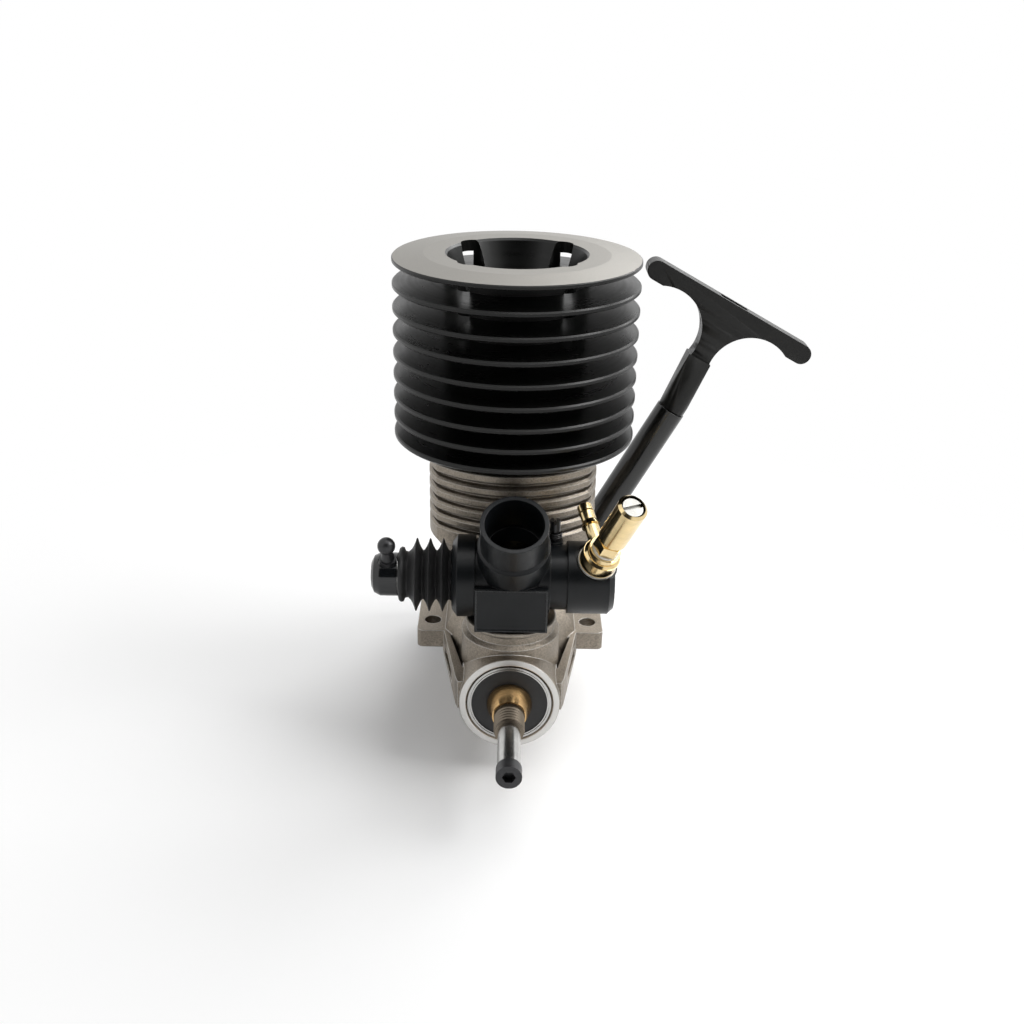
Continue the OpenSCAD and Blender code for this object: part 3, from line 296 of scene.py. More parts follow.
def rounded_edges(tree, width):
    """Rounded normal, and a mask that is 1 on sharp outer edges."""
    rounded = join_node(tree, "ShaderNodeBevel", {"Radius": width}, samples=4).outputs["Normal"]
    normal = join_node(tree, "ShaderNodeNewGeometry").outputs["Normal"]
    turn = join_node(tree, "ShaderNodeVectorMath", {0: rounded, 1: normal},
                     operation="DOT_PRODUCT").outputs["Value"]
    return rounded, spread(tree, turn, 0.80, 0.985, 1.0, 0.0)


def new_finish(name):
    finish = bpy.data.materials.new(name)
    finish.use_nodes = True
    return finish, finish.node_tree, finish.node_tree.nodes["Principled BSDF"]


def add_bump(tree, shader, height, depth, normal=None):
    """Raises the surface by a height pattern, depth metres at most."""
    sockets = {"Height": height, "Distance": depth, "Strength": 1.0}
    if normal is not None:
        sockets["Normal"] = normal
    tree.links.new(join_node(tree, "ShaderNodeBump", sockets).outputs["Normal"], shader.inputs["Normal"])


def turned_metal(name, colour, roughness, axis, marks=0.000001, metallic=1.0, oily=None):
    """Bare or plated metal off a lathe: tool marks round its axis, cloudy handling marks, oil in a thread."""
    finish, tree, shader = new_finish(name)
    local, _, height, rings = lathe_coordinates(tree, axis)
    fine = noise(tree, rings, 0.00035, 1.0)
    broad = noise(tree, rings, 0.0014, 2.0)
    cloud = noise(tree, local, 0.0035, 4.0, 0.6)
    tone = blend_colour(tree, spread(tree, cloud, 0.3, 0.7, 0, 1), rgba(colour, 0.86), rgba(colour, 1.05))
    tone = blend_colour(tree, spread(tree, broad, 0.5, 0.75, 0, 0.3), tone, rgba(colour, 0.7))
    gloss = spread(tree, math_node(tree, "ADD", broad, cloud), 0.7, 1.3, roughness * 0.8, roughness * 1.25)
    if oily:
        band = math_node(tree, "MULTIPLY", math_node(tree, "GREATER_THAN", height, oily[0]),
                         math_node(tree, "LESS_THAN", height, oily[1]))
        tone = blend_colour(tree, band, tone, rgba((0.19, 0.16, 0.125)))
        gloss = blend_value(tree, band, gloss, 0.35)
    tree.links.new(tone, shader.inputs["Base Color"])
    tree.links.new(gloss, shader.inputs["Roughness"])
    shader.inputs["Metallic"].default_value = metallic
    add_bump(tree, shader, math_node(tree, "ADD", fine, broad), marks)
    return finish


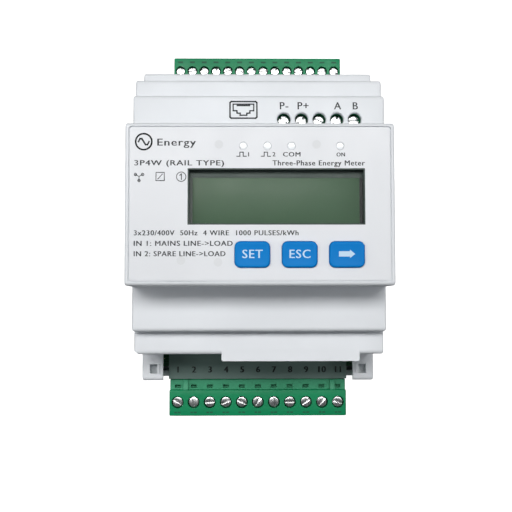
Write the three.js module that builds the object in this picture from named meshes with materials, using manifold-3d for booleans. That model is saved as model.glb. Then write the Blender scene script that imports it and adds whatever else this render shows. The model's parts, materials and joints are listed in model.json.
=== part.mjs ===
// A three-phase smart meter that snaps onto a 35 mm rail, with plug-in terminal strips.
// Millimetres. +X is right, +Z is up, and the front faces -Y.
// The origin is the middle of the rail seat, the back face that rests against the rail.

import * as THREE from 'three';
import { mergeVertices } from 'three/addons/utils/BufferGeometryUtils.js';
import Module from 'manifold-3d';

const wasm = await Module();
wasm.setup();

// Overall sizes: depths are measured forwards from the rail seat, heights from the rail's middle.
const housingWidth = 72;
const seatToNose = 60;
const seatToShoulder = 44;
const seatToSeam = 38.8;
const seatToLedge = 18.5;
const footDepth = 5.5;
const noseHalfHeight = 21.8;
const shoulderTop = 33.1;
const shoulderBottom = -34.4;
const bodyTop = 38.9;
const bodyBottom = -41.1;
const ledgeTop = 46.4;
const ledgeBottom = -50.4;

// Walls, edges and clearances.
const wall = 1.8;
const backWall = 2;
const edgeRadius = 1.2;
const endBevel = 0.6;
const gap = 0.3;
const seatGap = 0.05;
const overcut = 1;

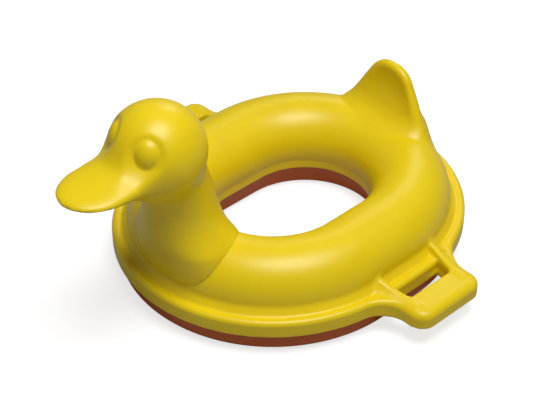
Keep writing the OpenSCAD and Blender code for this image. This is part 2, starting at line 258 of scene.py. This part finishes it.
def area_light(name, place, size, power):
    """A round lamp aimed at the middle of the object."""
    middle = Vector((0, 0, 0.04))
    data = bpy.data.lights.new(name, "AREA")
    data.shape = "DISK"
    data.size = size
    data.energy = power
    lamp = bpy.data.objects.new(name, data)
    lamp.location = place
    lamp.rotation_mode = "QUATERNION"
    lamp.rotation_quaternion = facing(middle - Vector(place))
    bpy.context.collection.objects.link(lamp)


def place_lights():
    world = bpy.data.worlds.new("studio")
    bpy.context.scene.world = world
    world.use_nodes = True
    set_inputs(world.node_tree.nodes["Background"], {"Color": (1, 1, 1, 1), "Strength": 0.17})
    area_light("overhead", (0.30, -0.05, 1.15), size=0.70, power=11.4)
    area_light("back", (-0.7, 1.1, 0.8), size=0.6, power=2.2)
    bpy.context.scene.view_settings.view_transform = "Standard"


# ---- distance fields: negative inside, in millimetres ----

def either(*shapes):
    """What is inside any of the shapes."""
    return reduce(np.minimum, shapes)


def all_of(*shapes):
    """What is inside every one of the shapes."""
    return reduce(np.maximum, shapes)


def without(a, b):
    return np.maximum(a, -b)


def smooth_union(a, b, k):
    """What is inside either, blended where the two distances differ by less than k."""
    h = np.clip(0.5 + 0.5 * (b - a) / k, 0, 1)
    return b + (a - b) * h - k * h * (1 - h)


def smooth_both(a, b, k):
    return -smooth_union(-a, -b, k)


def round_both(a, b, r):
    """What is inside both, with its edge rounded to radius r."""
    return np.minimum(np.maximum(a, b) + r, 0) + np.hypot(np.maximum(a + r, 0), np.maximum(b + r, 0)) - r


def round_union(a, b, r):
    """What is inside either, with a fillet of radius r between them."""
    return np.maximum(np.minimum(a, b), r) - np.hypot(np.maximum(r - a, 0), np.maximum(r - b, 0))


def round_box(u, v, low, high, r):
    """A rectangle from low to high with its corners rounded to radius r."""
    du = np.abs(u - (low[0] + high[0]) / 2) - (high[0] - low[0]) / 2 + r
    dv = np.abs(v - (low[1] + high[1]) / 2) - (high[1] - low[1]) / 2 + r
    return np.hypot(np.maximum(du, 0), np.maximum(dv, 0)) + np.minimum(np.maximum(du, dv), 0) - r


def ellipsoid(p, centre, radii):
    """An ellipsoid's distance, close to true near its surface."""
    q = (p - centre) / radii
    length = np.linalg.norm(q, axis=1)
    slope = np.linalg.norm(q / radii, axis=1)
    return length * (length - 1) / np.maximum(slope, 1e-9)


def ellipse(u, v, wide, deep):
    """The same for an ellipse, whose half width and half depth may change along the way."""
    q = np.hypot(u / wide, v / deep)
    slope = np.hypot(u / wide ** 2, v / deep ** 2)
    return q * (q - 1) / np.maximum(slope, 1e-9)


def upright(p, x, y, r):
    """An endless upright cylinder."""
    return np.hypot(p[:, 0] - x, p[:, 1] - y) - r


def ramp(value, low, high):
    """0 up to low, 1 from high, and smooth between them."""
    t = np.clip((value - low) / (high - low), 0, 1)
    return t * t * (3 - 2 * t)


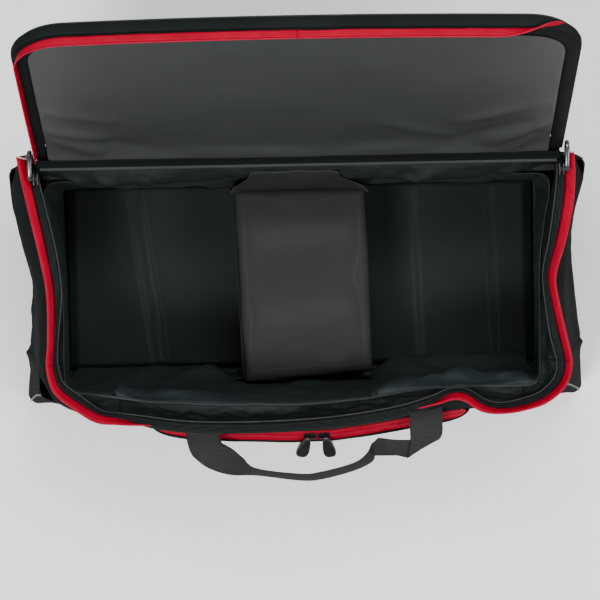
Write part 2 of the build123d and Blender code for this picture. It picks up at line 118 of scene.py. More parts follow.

## INSTRUCTIONS TO FOLLOW
Emit the full listing verbatim.

## THE ANSWER
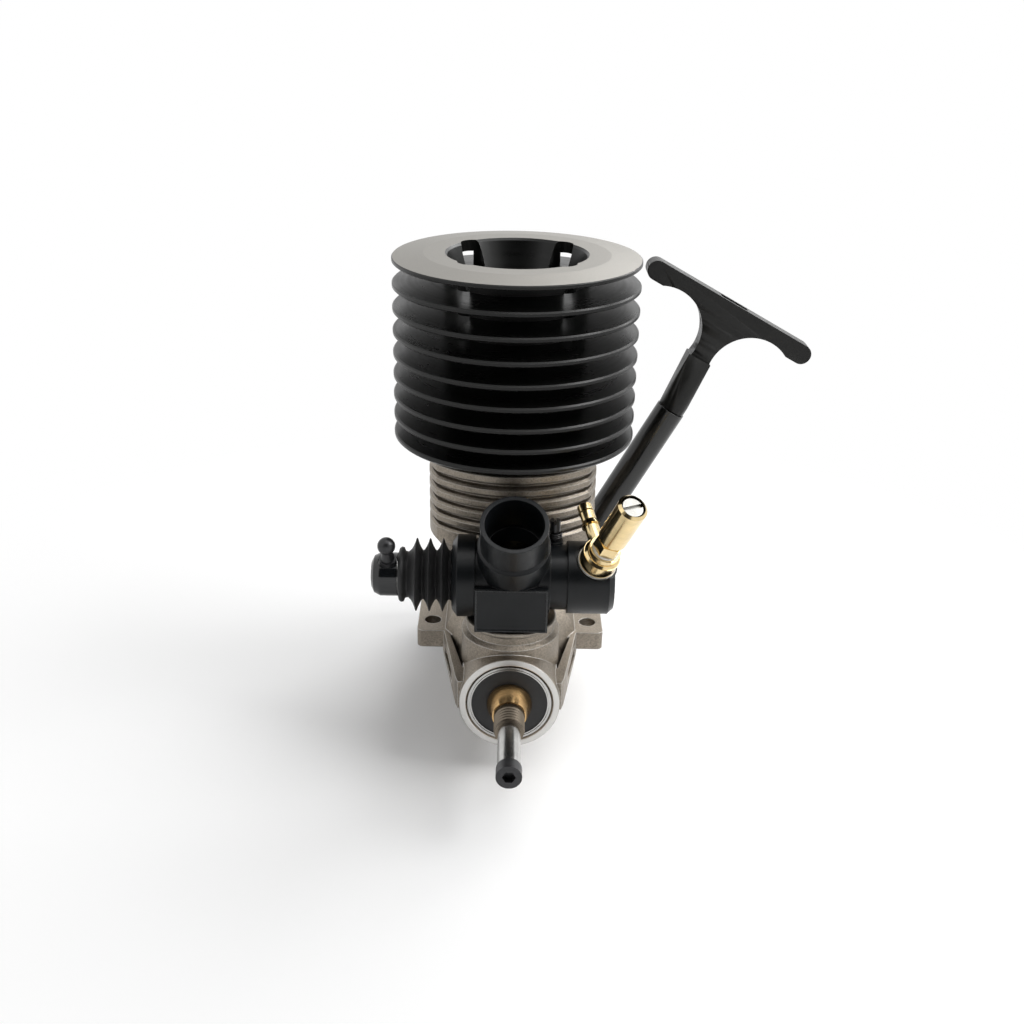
Continue the OpenSCAD and Blender code for this object: part 3, from line 296 of scene.py. More parts follow.
def rounded_edges(tree, width):
    """Rounded normal, and a mask that is 1 on sharp outer edges."""
    rounded = join_node(tree, "ShaderNodeBevel", {"Radius": width}, samples=4).outputs["Normal"]
    normal = join_node(tree, "ShaderNodeNewGeometry").outputs["Normal"]
    turn = join_node(tree, "ShaderNodeVectorMath", {0: rounded, 1: normal},
                     operation="DOT_PRODUCT").outputs["Value"]
    return rounded, spread(tree, turn, 0.80, 0.985, 1.0, 0.0)


def new_finish(name):
    finish = bpy.data.materials.new(name)
    finish.use_nodes = True
    return finish, finish.node_tree, finish.node_tree.nodes["Principled BSDF"]


def add_bump(tree, shader, height, depth, normal=None):
    """Raises the surface by a height pattern, depth metres at most."""
    sockets = {"Height": height, "Distance": depth, "Strength": 1.0}
    if normal is not None:
        sockets["Normal"] = normal
    tree.links.new(join_node(tree, "ShaderNodeBump", sockets).outputs["Normal"], shader.inputs["Normal"])


def turned_metal(name, colour, roughness, axis, marks=0.000001, metallic=1.0, oily=None):
    """Bare or plated metal off a lathe: tool marks round its axis, cloudy handling marks, oil in a thread."""
    finish, tree, shader = new_finish(name)
    local, _, height, rings = lathe_coordinates(tree, axis)
    fine = noise(tree, rings, 0.00035, 1.0)
    broad = noise(tree, rings, 0.0014, 2.0)
    cloud = noise(tree, local, 0.0035, 4.0, 0.6)
    tone = blend_colour(tree, spread(tree, cloud, 0.3, 0.7, 0, 1), rgba(colour, 0.86), rgba(colour, 1.05))
    tone = blend_colour(tree, spread(tree, broad, 0.5, 0.75, 0, 0.3), tone, rgba(colour, 0.7))
    gloss = spread(tree, math_node(tree, "ADD", broad, cloud), 0.7, 1.3, roughness * 0.8, roughness * 1.25)
    if oily:
        band = math_node(tree, "MULTIPLY", math_node(tree, "GREATER_THAN", height, oily[0]),
                         math_node(tree, "LESS_THAN", height, oily[1]))
        tone = blend_colour(tree, band, tone, rgba((0.19, 0.16, 0.125)))
        gloss = blend_value(tree, band, gloss, 0.35)
    tree.links.new(tone, shader.inputs["Base Color"])
    tree.links.new(gloss, shader.inputs["Roughness"])
    shader.inputs["Metallic"].default_value = metallic
    add_bump(tree, shader, math_node(tree, "ADD", fine, broad), marks)
    return finish


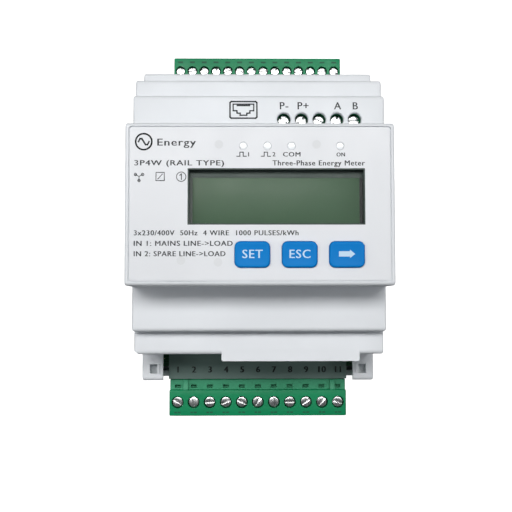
Write the three.js module that builds the object in this picture from named meshes with materials, using manifold-3d for booleans. That model is saved as model.glb. Then write the Blender scene script that imports it and adds whatever else this render shows. The model's parts, materials and joints are listed in model.json.
=== part.mjs ===
// A three-phase smart meter that snaps onto a 35 mm rail, with plug-in terminal strips.
// Millimetres. +X is right, +Z is up, and the front faces -Y.
// The origin is the middle of the rail seat, the back face that rests against the rail.

import * as THREE from 'three';
import { mergeVertices } from 'three/addons/utils/BufferGeometryUtils.js';
import Module from 'manifold-3d';

const wasm = await Module();
wasm.setup();

// Overall sizes: depths are measured forwards from the rail seat, heights from the rail's middle.
const housingWidth = 72;
const seatToNose = 60;
const seatToShoulder = 44;
const seatToSeam = 38.8;
const seatToLedge = 18.5;
const footDepth = 5.5;
const noseHalfHeight = 21.8;
const shoulderTop = 33.1;
const shoulderBottom = -34.4;
const bodyTop = 38.9;
const bodyBottom = -41.1;
const ledgeTop = 46.4;
const ledgeBottom = -50.4;

// Walls, edges and clearances.
const wall = 1.8;
const backWall = 2;
const edgeRadius = 1.2;
const endBevel = 0.6;
const gap = 0.3;
const seatGap = 0.05;
const overcut = 1;

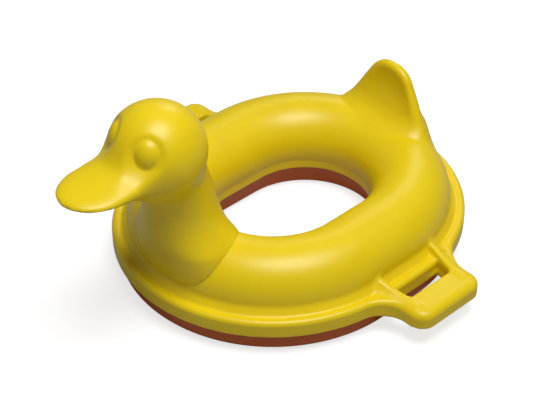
Keep writing the OpenSCAD and Blender code for this image. This is part 2, starting at line 258 of scene.py. This part finishes it.
def area_light(name, place, size, power):
    """A round lamp aimed at the middle of the object."""
    middle = Vector((0, 0, 0.04))
    data = bpy.data.lights.new(name, "AREA")
    data.shape = "DISK"
    data.size = size
    data.energy = power
    lamp = bpy.data.objects.new(name, data)
    lamp.location = place
    lamp.rotation_mode = "QUATERNION"
    lamp.rotation_quaternion = facing(middle - Vector(place))
    bpy.context.collection.objects.link(lamp)


def place_lights():
    world = bpy.data.worlds.new("studio")
    bpy.context.scene.world = world
    world.use_nodes = True
    set_inputs(world.node_tree.nodes["Background"], {"Color": (1, 1, 1, 1), "Strength": 0.17})
    area_light("overhead", (0.30, -0.05, 1.15), size=0.70, power=11.4)
    area_light("back", (-0.7, 1.1, 0.8), size=0.6, power=2.2)
    bpy.context.scene.view_settings.view_transform = "Standard"


# ---- distance fields: negative inside, in millimetres ----

def either(*shapes):
    """What is inside any of the shapes."""
    return reduce(np.minimum, shapes)


def all_of(*shapes):
    """What is inside every one of the shapes."""
    return reduce(np.maximum, shapes)


def without(a, b):
    return np.maximum(a, -b)


def smooth_union(a, b, k):
    """What is inside either, blended where the two distances differ by less than k."""
    h = np.clip(0.5 + 0.5 * (b - a) / k, 0, 1)
    return b + (a - b) * h - k * h * (1 - h)


def smooth_both(a, b, k):
    return -smooth_union(-a, -b, k)


def round_both(a, b, r):
    """What is inside both, with its edge rounded to radius r."""
    return np.minimum(np.maximum(a, b) + r, 0) + np.hypot(np.maximum(a + r, 0), np.maximum(b + r, 0)) - r


def round_union(a, b, r):
    """What is inside either, with a fillet of radius r between them."""
    return np.maximum(np.minimum(a, b), r) - np.hypot(np.maximum(r - a, 0), np.maximum(r - b, 0))


def round_box(u, v, low, high, r):
    """A rectangle from low to high with its corners rounded to radius r."""
    du = np.abs(u - (low[0] + high[0]) / 2) - (high[0] - low[0]) / 2 + r
    dv = np.abs(v - (low[1] + high[1]) / 2) - (high[1] - low[1]) / 2 + r
    return np.hypot(np.maximum(du, 0), np.maximum(dv, 0)) + np.minimum(np.maximum(du, dv), 0) - r


def ellipsoid(p, centre, radii):
    """An ellipsoid's distance, close to true near its surface."""
    q = (p - centre) / radii
    length = np.linalg.norm(q, axis=1)
    slope = np.linalg.norm(q / radii, axis=1)
    return length * (length - 1) / np.maximum(slope, 1e-9)


def ellipse(u, v, wide, deep):
    """The same for an ellipse, whose half width and half depth may change along the way."""
    q = np.hypot(u / wide, v / deep)
    slope = np.hypot(u / wide ** 2, v / deep ** 2)
    return q * (q - 1) / np.maximum(slope, 1e-9)


def upright(p, x, y, r):
    """An endless upright cylinder."""
    return np.hypot(p[:, 0] - x, p[:, 1] - y) - r


def ramp(value, low, high):
    """0 up to low, 1 from high, and smooth between them."""
    t = np.clip((value - low) / (high - low), 0, 1)
    return t * t * (3 - 2 * t)


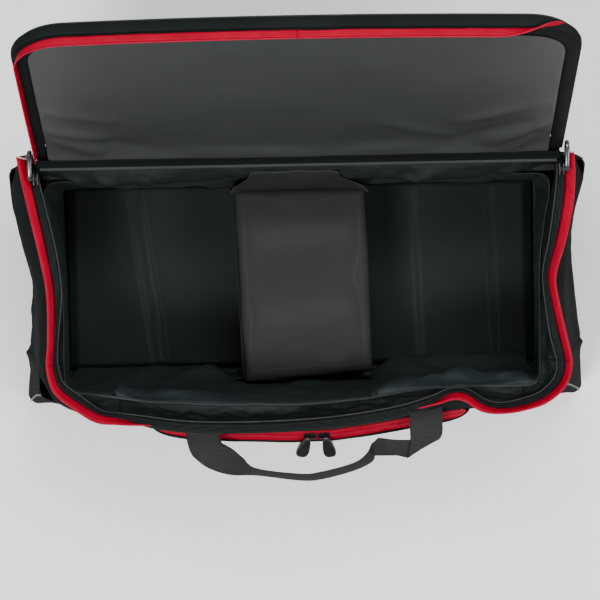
Write part 2 of the build123d and Blender code for this picture. It picks up at line 118 of scene.py. More parts follow.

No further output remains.